Seat heating on front is available as standard (both in normal seats and in comfort seats).
I was able to code and get the distribution screen, but the sliders do not move. (I did ensure that heating was switched on, but still no slider movement).

Does anyone who has normal seats confirm that this coding works - or is this a special option only for Comfort seats.


----------



## shawnsheridan (Jan 10, 2009)

park828 said:


> ...got few things i haven't seen yet my sport display is completely different then the ones i've seen so far...


@park828;

Well, I just coded EFF_DYN_SPORT_CID in a 2011 535i here in H-Town, and got the same thing. Just Horizontal bars as attached.

Then when I coded EFF_DYN_SPORT_UNIT, "Power" and "Torque" never appeard on the Settings=>Language/Units screen.

And, his KOMBI module did not even have the following in it to code:

DREHMOMENT
LEISTUNG

His car was on Integration Level F010-11-03-512, which means it was programed with ISTA/P 2.42.x, which is fairly old. I am wondering if that may be the cause.
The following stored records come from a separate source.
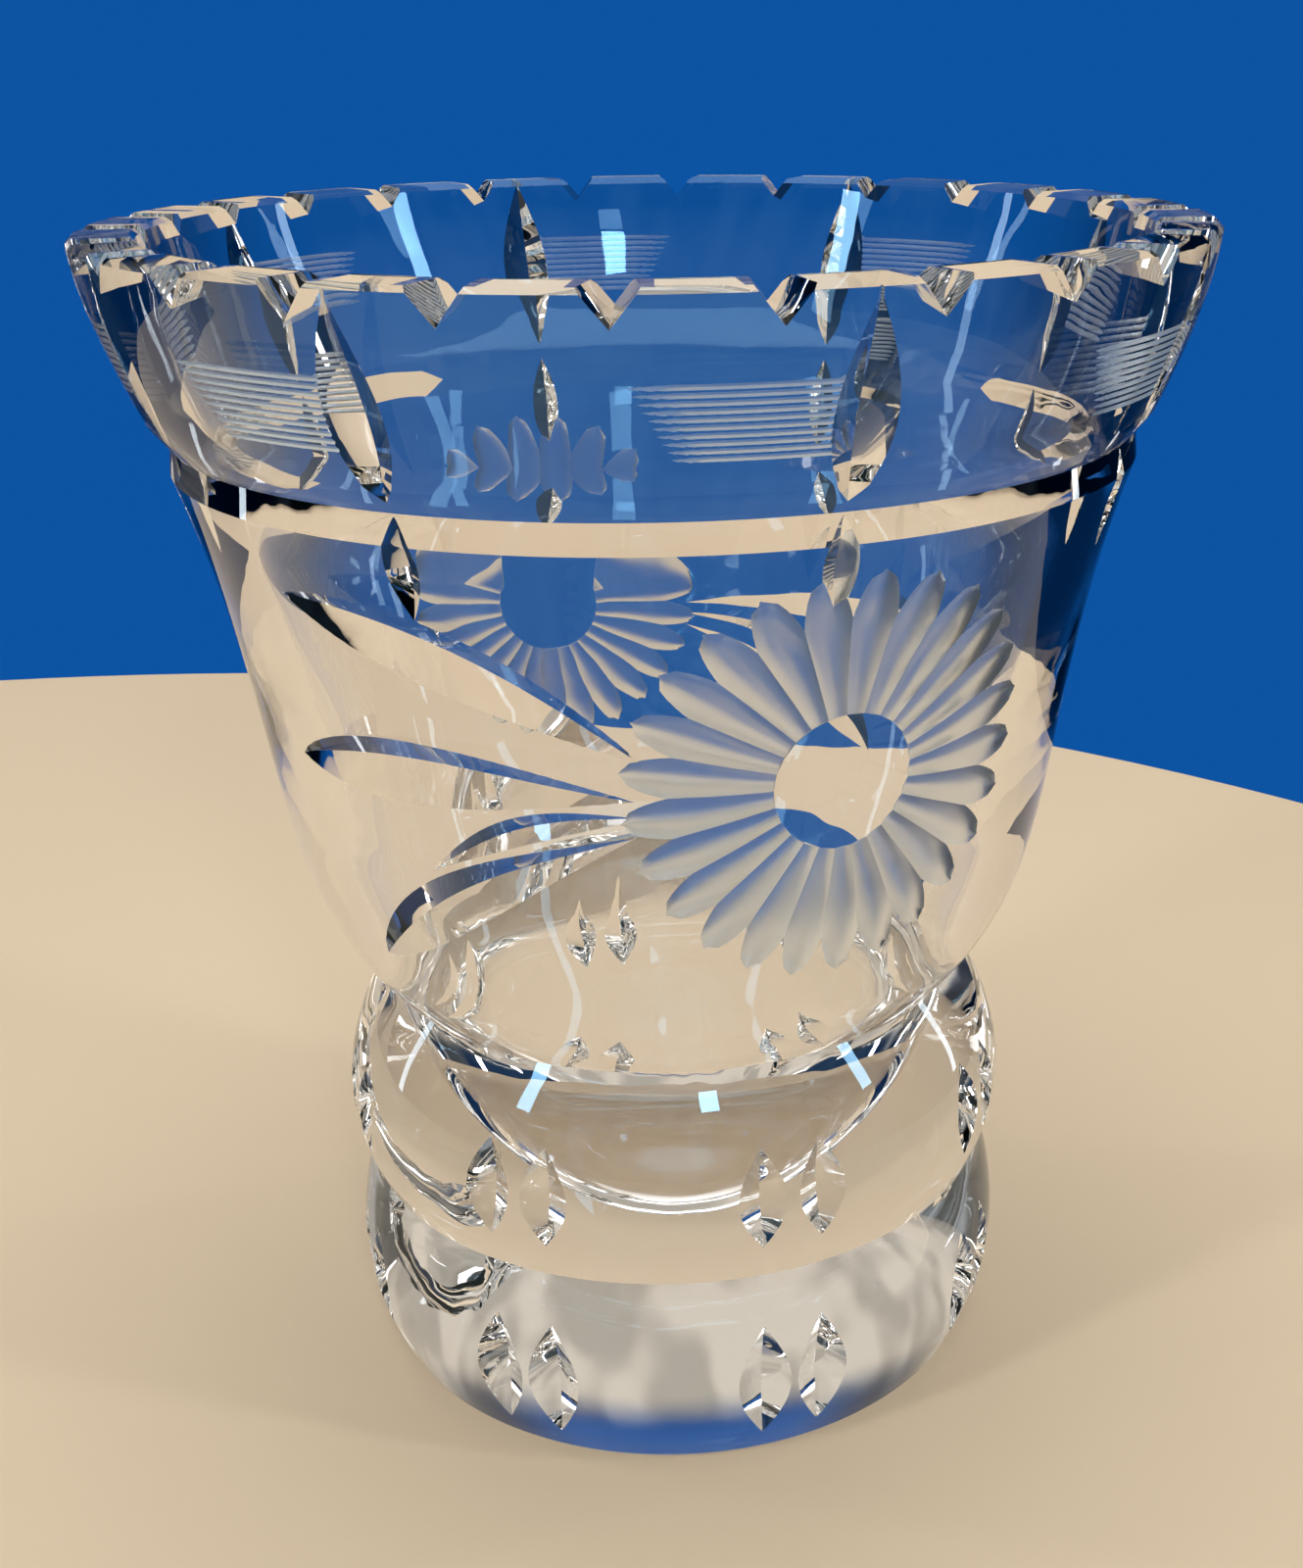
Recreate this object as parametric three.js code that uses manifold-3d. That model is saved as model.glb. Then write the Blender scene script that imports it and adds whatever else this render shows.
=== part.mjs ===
// Cut crystal vase: one solid piece of clear lead crystal.
//
// A flared bowl with a notched rim stands on two round rings that are part of the same glass.
// The wheel cuts are a groove under the collar, upright spears, two daisies with their leaves,
// and short spears in pairs on the rings.
//
// Millimetres, Z up, origin at the centre of the base. An azimuth of 0 faces -Y, the front,
// and azimuths grow towards +X.

import * as THREE from "three";
import { mergeVertices } from "three/addons/utils/BufferGeometryUtils.js";
import Module from "manifold-3d";

// Overall size
const HEIGHT = 200;
const RIM_RADIUS = 90;
const RIM_WALL = 10;
const RIM_CHAMFER = 0.8;

// Outer profile, as radius and height of each place where its direction breaks
const COLLAR_FOOT = [81.7, 172.8];
const GROOVE_FLOOR = [78.3, 168.6];
const RIDGE = [78.7, 164.1];
const NECK = [51, 72.6];
const RING_GROOVE = [56.3, 36.5];
const RING_BULGE = [64.6, 54];
const FOOT_BULGE = [63, 16.5];
const FOOT_RADIUS = 54.6;
const FOOT_CHAMFER = 1.2;

// Cavity
const RIDGE_WALL = 10.5;
const CAVITY_NECK = [41, 62];
const CAVITY_WAIST = [56.5, 108];
const FLOOR_HEIGHT = 31;

// Facets of the outer and inner round walls
const OUTER_FACETS = 52;
const INNER_FACETS = 52;
const CURVE_STEPS = 4;

// Rim notches
const NOTCH_COUNT = 26;
const NOTCH_PHASE = -31.3;
const NOTCH_DEPTH = 5;
const NOTCH_RISE = 2;
const NOTCH_FLANK = 0.8;

// Upright spears: eight across the collar, each with a short one below the ridge
const SPEAR_COUNT = 8;
const SPEAR_PHASE = -27;
const COLLAR_SPEAR = { low: 171, high: 199, width: 8, depth: 2.8 };
const LOWER_SPEAR = { low: 154.5, high: 165.5, width: 4.6, depth: 2.0 };

// Pairs of short spears on the two rings, one pair under each upright spear
const PAIR_SPREAD = 10;
const RING_SPEARS = [
  { low: 43, high: 61.5, width: 8, depth: 2.8 },
  { low: 7, high: 27, width: 8, depth: 2.8 },
];

// The daisy and its leaves, on two opposite sides
const DAISY_COUNT = 2;
const DAISY = { azimuth: 21.5, height: 127 };
const PETAL_COUNT = 25;
const PETAL = { inner: 11.3, outer: 34.5, width: 5.2, depth: 1.1 };
// Each leaf runs from its tip to the daisy; azimuths are taken from the daisy's centre
const LEAVES = [
  { tip: [-68.5, 153.5], root: [-23, 131], bow: 3.2, width: 10, depth: 2.4, ridge: 0.35 },
  { tip: [-75.5, 125], root: [-24, 126], bow: 1.6, width: 10.5, depth: 2.4, ridge: 0.4 },
  { tip: [-54, 111], root: [-24, 123.5], bow: 3.4, width: 4.6, depth: 1.4, ridge: 0 },
  { tip: [-68, 91.5], root: [-24, 121], bow: 2.4, width: 9.5, depth: 2.3, ridge: 0.35 },
];

// How far each cutter stands out of the glass, and the height of its blunt rim
const CUTTER_CLEAR = 1.4;
const CUTTER_RIM = 0.3;
// Edges shorter than this are closed up after the cuts
const SHORT_EDGE = 0.04;

const CRYSTAL = new THREE.MeshStandardMaterial({
  color: 0xe8eef2,
  roughness: 0.03,
  metalness: 0,
  transparent: true,
  opacity: 0.35,
});

const wasm = await Module();
wasm.setup();

// ---- Helpers -------------------------------------------------------------------------------

function toManifold(geometry) {
  geometry.deleteAttribute("normal");
  geometry.deleteAttribute("uv");
  const merged = mergeVertices(geometry, 1e-4);
  const mesh = new wasm.Mesh({
    numProp: 3,
    vertProperties: new Float32Array(merged.attributes.position.array),
    triVerts: new Uint32Array(merged.index.array),
  });
  return new wasm.Manifold(mesh);
}

function toGeometry(solid) {
  const mesh = solid.getMesh();
  const geometry = new THREE.BufferGeometry();
  geometry.setAttribute("position", new THREE.BufferAttribute(mesh.vertProperties, 3));
  geometry.setIndex(withoutShortEdges(mesh));
  geometry.computeVertexNormals();
  return geometry;
}

// Index of a mesh in which both ends of every short edge have become one corner
function withoutShortEdges(mesh) {
  const corners = mesh.triVerts;
  const points = mesh.vertProperties;
  const joined = Array.from({ length: points.length / 3 }, (_, i) => i);
  const find = (i) => (joined[i] === i ? i : find(joined[i]));
  const distance = (a, b) =>
    Math.hypot(...[0, 1, 2].map((axis) => points[3 * a + axis] - points[3 * b + axis]));
  for (let i = 0; i < corners.length; i += 1) {
    const next = i % 3 === 2 ? i - 2 : i + 1;
    if (distance(corners[i], corners[next]) < SHORT_EDGE) {
      joined[find(corners[i])] = find(corners[next]);
    }
  }
  const kept = [];
  for (let i = 0; i < corners.length; i += 3) {
    const triangle = [find(corners[i]), find(corners[i + 1]), find(corners[i + 2])];
    if (new Set(triangle).size === 3) kept.push(...triangle);
  }
  return kept;
}

// Turns a profile of radius and height about Z
function turned(points, facets) {
  const geometry = new THREE.LatheGeometry(points, facets);
  geometry.rotateX(Math.PI / 2);
  return toManifold(geometry);
}

// ---- Profiles ------------------------------------------------------------------------------

function outerProfile() {
  const path = new THREE.Path();
  path.moveTo(0, 0);
  path.lineTo(FOOT_RADIUS - FOOT_CHAMFER, 0);
  path.lineTo(FOOT_RADIUS, FOOT_CHAMFER);
  path.quadraticCurveTo(...FOOT_BULGE, ...RING_GROOVE);
  path.quadraticCurveTo(...RING_BULGE, ...NECK);
  path.bezierCurveTo(71.2, 94.2, 63.3, 118.5, ...RIDGE);
  path.lineTo(...GROOVE_FLOOR);
  path.lineTo(...COLLAR_FOOT);
  path.quadraticCurveTo(RIM_RADIUS - 1.1, HEIGHT - 11.3, RIM_RADIUS, HEIGHT - RIM_CHAMFER);
  path.lineTo(RIM_RADIUS - RIM_CHAMFER, HEIGHT);
  path.lineTo(0, HEIGHT);
  return path.getPoints(CURVE_STEPS);
}

// The cavity runs up past the rim, so that it cuts the mouth open
function cavityProfile() {
  const mouth = RIM_RADIUS - RIM_WALL;
  const path = new THREE.Path();
  path.moveTo(0, FLOOR_HEIGHT);
  path.bezierCurveTo(20, FLOOR_HEIGHT, 33, 44, ...CAVITY_NECK);
  path.bezierCurveTo(49, 80, 54.5, 90, ...CAVITY_WAIST);
  path.quadraticCurveTo(60, 128, RIDGE[0] - RIDGE_WALL, RIDGE[1]);
  path.quadraticCurveTo(mouth - 2, HEIGHT - 16, mouth, HEIGHT - RIM_CHAMFER);
  path.lineTo(mouth + 2 * RIM_CHAMFER, HEIGHT + RIM_CHAMFER);
  path.lineTo(0, HEIGHT + RIM_CHAMFER);
  return path.getPoints(CURVE_STEPS);
}

const PROFILE = outerProfile();

// Outer radius of the uncut wall at a height
function wallRadius(height) {
  for (let i = 2; i < PROFILE.length - 2; i += 1) {
    const low = PROFILE[i];
    const high = PROFILE[i + 1];
    if (height >= low.y && height <= high.y) {
      return THREE.MathUtils.mapLinear(height, low.y, high.y, low.x, high.x);
    }
  }
  return height < HEIGHT / 2 ? FOOT_RADIUS : RIM_RADIUS;
}

// ---- Cuts ----------------------------------------------------------------------------------

// Places a point that is u mm around and v mm up from a centre, and lifted off the wall
function wallPlace(centre) {
  const millimetresPerRadian = wallRadius(centre.height);
  return (u, v, lift) => {
    const angle = THREE.MathUtils.degToRad(centre.azimuth) + u / millimetresPerRadian;
    const height = centre.height + v;
    const radius = wallRadius(height) + lift;
    return new THREE.Vector3(radius * Math.sin(angle), -radius * Math.cos(angle), height);
  };
}

const POINTED = (s) => Math.sin(Math.PI * s);
const PETAL_SHAPE = (s) => (0.45 + 0.62 * s) * (1 - s ** 8);

// A wheel cut: a box bent along a line and pinched into a V valley that is deepest in the middle
function wheelCut(start, end, cut, place) {
  const { width, depth, bow = 0, ridge = 0, shape = POINTED, steps = 4 } = cut;
  const dx = end[0] - start[0];
  const dy = end[1] - start[1];
  const length = Math.hypot(dx, dy);
  const geometry = new THREE.BoxGeometry(1, 1, 1, steps, 2, 1);
  const position = geometry.attributes.position;
  const flank = width / 2 / depth;
  for (let i = 0; i < position.count; i += 1) {
    const s = position.getX(i) + 0.5;
    const t = 2 * position.getY(i);
    const under = position.getZ(i) < 0;
    const reach = depth * (1.08 * shape(s) - 0.08);
    const top = under ? CUTTER_CLEAR - CUTTER_RIM : CUTTER_CLEAR;
    const lift = under ? (reach + top) * Math.abs(t) - reach : top;
    const side = flank * (t * (reach + top) + ridge * (1 - Math.abs(t)) * reach);
    const drift = bow * Math.sin(Math.PI * s) + side;
    const u = start[0] + s * dx - (drift * dy) / length;
    const v = start[1] + s * dy + (drift * dx) / length;
    const point = place(u, v, lift);
    position.setXYZ(i, point.x, point.y, point.z);
  }
  return toManifold(geometry);
}

function uprightCut(azimuth, spear) {
  const half = (spear.high - spear.low) / 2;
  const centre = { azimuth, height: spear.low + half };
  return wheelCut([0, -half], [0, half], spear, wallPlace(centre));
}

function rimNotches() {
  const slope = Math.atan(NOTCH_RISE / RIM_WALL);
  const reach = 12;
  const cutters = [];
  for (let i = 0; i < NOTCH_COUNT; i += 1) {
    const prism = new THREE.CylinderGeometry(reach, reach, 3 * RIM_WALL, 4);
    prism.scale(NOTCH_FLANK, 1, 1);
    prism.rotateX(slope);
    prism.translate(0, -RIM_RADIUS + RIM_WALL / 2, HEIGHT - NOTCH_DEPTH + NOTCH_RISE / 2 + reach);
    prism.rotateZ(THREE.MathUtils.degToRad(NOTCH_PHASE + (360 / NOTCH_COUNT) * i));
    cutters.push(toManifold(prism));
  }
  return cutters;
}

function spears() {
  const cutters = [];
  for (let i = 0; i < SPEAR_COUNT; i += 1) {
    const azimuth = SPEAR_PHASE + (360 / SPEAR_COUNT) * i;
    cutters.push(uprightCut(azimuth, COLLAR_SPEAR));
    cutters.push(uprightCut(azimuth, LOWER_SPEAR));
    for (const spear of RING_SPEARS) {
      cutters.push(uprightCut(azimuth - PAIR_SPREAD / 2, spear));
      cutters.push(uprightCut(azimuth + PAIR_SPREAD / 2, spear));
    }
  }
  return cutters;
}

function petals(place) {
  const petal = { ...PETAL, shape: PETAL_SHAPE, steps: 3 };
  const cutters = [];
  for (let i = 0; i < PETAL_COUNT; i += 1) {
    const turn = (2 * Math.PI * i) / PETAL_COUNT;
    const start = [PETAL.inner * Math.cos(turn), PETAL.inner * Math.sin(turn)];
    const end = [PETAL.outer * Math.cos(turn), PETAL.outer * Math.sin(turn)];
    cutters.push(wheelCut(start, end, petal, place));
  }
  return cutters;
}

function leaves(place) {
  const around = THREE.MathUtils.degToRad(wallRadius(DAISY.height));
  return LEAVES.map((leaf) => {
    const start = [leaf.tip[0] * around, leaf.tip[1] - DAISY.height];
    const end = [leaf.root[0] * around, leaf.root[1] - DAISY.height];
    return wheelCut(start, end, { ...leaf, steps: 8 }, place);
  });
}

function daisies() {
  const cutters = [];
  for (let i = 0; i < DAISY_COUNT; i += 1) {
    const place = wallPlace({ azimuth: DAISY.azimuth + (360 / DAISY_COUNT) * i, height: DAISY.height });
    cutters.push(...petals(place), ...leaves(place));
  }
  return cutters;
}

// ---- The vase ------------------------------------------------------------------------------

function crystalVase() {
  let glass = turned(PROFILE, OUTER_FACETS).subtract(turned(cavityProfile(), INNER_FACETS));
  for (const cutter of [...rimNotches(), ...spears(), ...daisies()]) {
    glass = glass.subtract(cutter);
  }
  const mesh = new THREE.Mesh(toGeometry(glass), CRYSTAL);
  mesh.name = "crystal_vase";
  return mesh;
}

const vase = new THREE.Group();
vase.add(crystalVase());

export default vase;
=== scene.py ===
"""Cut crystal vase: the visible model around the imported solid, with its cuts, finishes and stage.

The body is turned from one profile, and every wheel cut is then taken out of it, each with its own
finish. Metres, Z up. An azimuth of 0 faces -Y, the front, and azimuths grow towards +X.
"""
import math
from functools import partial

import bmesh
import bpy
import numpy as np
from bpy.props import (
    FloatProperty,
    FloatVectorProperty,
    IntProperty,
    PointerProperty,
)
from mathutils import Matrix, Vector
from mathutils.geometry import interpolate_bezier


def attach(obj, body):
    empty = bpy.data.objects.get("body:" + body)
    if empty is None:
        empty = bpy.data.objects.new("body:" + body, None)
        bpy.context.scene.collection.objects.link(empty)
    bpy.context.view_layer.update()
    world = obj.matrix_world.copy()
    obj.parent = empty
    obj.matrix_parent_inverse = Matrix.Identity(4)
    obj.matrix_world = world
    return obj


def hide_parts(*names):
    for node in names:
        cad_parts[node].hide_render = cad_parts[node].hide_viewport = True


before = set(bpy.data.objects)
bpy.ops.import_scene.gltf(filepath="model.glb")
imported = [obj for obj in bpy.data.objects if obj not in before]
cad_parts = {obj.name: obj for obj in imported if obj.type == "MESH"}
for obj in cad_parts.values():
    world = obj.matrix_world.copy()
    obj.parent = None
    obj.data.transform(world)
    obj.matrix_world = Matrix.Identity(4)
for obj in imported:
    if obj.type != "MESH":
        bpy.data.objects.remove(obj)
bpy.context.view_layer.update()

bl_info = {
    "name": "Cut Crystal Vase",
    "version": (1, 0, 0),
    "blender": (4, 5, 0),
    "location": "View3D > Sidebar > Vase",
    "description": "Turns a crystal vase and cuts its rim, spears, combs and daisies",
    "category": "Add Mesh",
}

NODE = "crystal_vase"
VASE_NAME = "crystal_vase_glass"
MM = 0.001

# Outer profile, as radius and height of each place where its direction breaks, in mm
COLLAR_FOOT = (81.7, 172.8)
COLLAR_BULGE = (88.9, 188.7)
GROOVE_FLOOR = (78.3, 168.6)
RIDGE = (78.7, 164.1)
BOWL_UPPER = (63.3, 118.5)
BOWL_LOWER = (71.2, 94.2)
NECK = (51.0, 72.6)
RING_BULGE = (64.6, 54.0)
RING_GROOVE = (56.3, 36.5)
FOOT_BULGE = (63.0, 16.5)
FOOT_RADIUS = 54.6
FOOT_CHAMFER = 1.2

# Cavity, in mm
RIDGE_WALL = 10.5
CAVITY_NECK = (41.0, 62.0)
CAVITY_WAIST = (56.5, 108.0)
# What its curves are pulled towards: the floor, below and above the neck, the waist, the bowl
FLOOR_REACH = 20.0
FLOOR_PULL = (33.0, 44.0)
NECK_PULL = (49.0, 80.0)
WAIST_PULL = (54.5, 90.0)
CAVITY_BULGE = (60.0, 128.0)
MOUTH_FLARE = (2.0, 16.0)

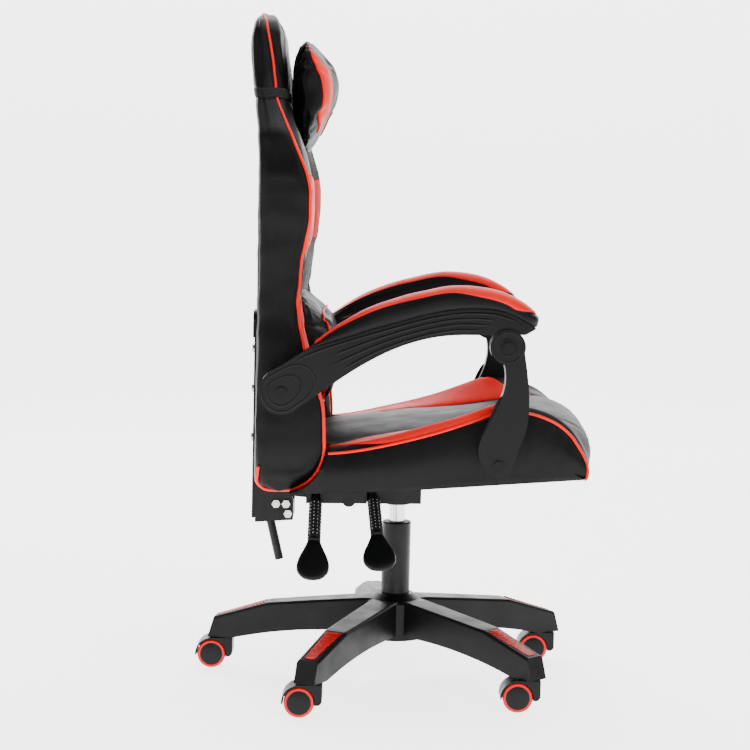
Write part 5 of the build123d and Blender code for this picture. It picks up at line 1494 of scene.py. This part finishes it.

Can you advise what your Integration Level is?


----------



## park828 (Jun 4, 2012)

how do i check what level my software is in?

Thanks!


----------



## shawnsheridan (Jan 10, 2009)

park828 said:


> how do i check what level my software is in?
> 
> Thanks!


Under Expert Mode, Go to VCM, VCM Master, under I-Steps, slect Read, and it will show the Integration Level at original Shipment, the last Level, and the current level as attached.


----------



## Shakall (Jun 4, 2017)

park828 said:


> to code rear heat distribution
> 
> code
> 
> ...


How can i make it in the NBT EVO ? I love this part in my E60 but i cant activate it in my F30 :dunno:


----------